One of the horror stories in furnitureland is how beds are dressed on retail floors. Many look like the visual display people go to the nearest off-price retailer and take whatever is available to cover the mattress. And what winds up on the floor is some gross red and gold damask rag on a sleek contemporary $2,000 bed.

This market was different by far.

Company after company was showing off their bedding programs with all of the right pieces, including European shams, 20-inch bed skirts and the like as part of the package. And don't forget decorative pillows and a lot of other textile accessory pieces.

And this is in a segment of the home furnishings business that "typical" home textiles suppliers have avoided like the plague. "Too much trouble." "Special orders are a pain." "Don't have the sales force to take care of them." "We only deal with the big players." These are the typical home textiles comments about selling into the furniture store market.

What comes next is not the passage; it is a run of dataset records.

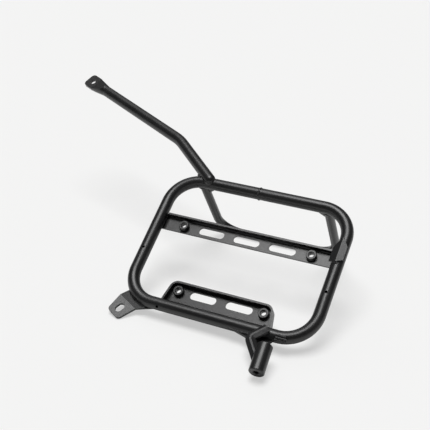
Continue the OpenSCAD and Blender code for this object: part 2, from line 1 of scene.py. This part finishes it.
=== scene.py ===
# %% [markdown]
# A side luggage rack for a motorcycle, photographed as it lies on a pale floor.
# The CAD model gives every tube, plate and boss its place, and this script gives them their
# looks: black powder coat, rippled weld beads, soft light from above and the camera's place.
# The frame is loaded first.
# Sizes of the rack are in millimetres; sizes in materials are in metres, as Blender reads them.

import math

import bpy
import numpy as np
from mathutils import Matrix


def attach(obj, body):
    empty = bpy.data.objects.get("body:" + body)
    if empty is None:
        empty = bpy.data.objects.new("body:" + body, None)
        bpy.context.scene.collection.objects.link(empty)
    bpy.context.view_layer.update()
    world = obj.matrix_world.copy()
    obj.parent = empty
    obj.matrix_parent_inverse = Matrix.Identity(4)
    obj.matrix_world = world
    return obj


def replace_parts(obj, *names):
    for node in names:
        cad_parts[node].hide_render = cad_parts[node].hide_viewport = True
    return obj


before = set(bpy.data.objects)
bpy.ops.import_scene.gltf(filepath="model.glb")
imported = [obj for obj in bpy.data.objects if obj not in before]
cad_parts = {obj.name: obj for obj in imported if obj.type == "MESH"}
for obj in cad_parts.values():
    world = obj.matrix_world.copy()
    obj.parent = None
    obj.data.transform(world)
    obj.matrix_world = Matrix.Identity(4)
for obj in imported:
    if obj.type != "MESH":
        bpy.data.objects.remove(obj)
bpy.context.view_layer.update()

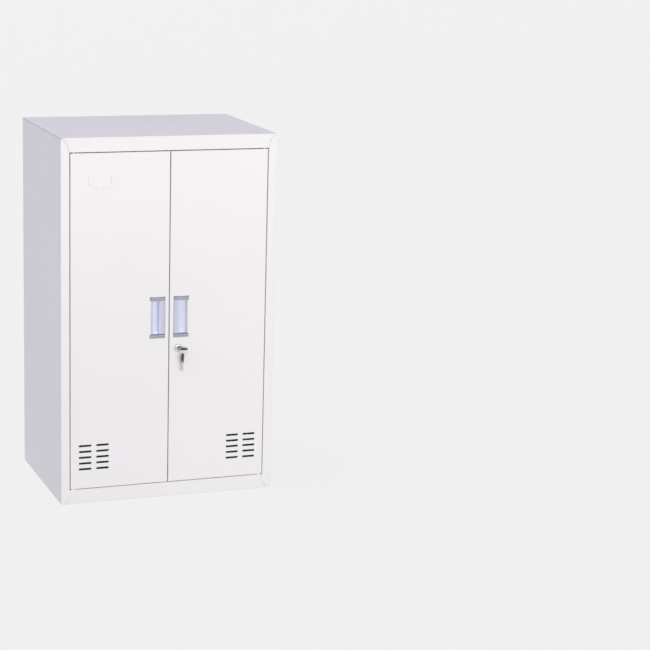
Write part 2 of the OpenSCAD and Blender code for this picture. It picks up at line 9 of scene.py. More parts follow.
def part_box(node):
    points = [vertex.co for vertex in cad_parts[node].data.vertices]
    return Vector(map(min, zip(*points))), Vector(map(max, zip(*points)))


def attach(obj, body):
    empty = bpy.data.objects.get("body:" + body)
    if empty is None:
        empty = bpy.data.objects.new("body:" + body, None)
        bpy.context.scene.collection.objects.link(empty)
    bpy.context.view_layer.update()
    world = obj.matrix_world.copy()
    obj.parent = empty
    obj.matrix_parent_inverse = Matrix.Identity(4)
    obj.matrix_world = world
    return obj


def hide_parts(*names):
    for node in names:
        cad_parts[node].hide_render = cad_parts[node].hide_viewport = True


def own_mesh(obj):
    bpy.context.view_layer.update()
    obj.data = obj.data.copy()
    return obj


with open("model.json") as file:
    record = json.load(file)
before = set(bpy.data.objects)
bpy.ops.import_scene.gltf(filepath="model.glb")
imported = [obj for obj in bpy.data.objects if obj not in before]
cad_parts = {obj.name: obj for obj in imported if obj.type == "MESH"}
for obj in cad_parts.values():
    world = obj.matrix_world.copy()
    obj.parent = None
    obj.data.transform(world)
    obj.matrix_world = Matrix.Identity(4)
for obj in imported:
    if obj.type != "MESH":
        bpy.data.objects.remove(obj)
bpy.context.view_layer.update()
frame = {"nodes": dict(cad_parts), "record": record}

Yet you home textiles folks, who are the ones that know the details, the manufacturing nuances, the sourcing and the fashion statements, have, for some reason or another, just walked away from some incredible business opportunities, just because it's a different type of business from what you deal with, day-in, day-out.

And you should see the opportunities in decorative pillows where sofas often are stacked six deep and at price points that would make a home textiles exec purr.

And these furniture folks don't have a clue about reverse auctions.

Maybe by April, some of you will take a peek at expanding your retail reach either via the manufacturing community or the retailers in furnitureland.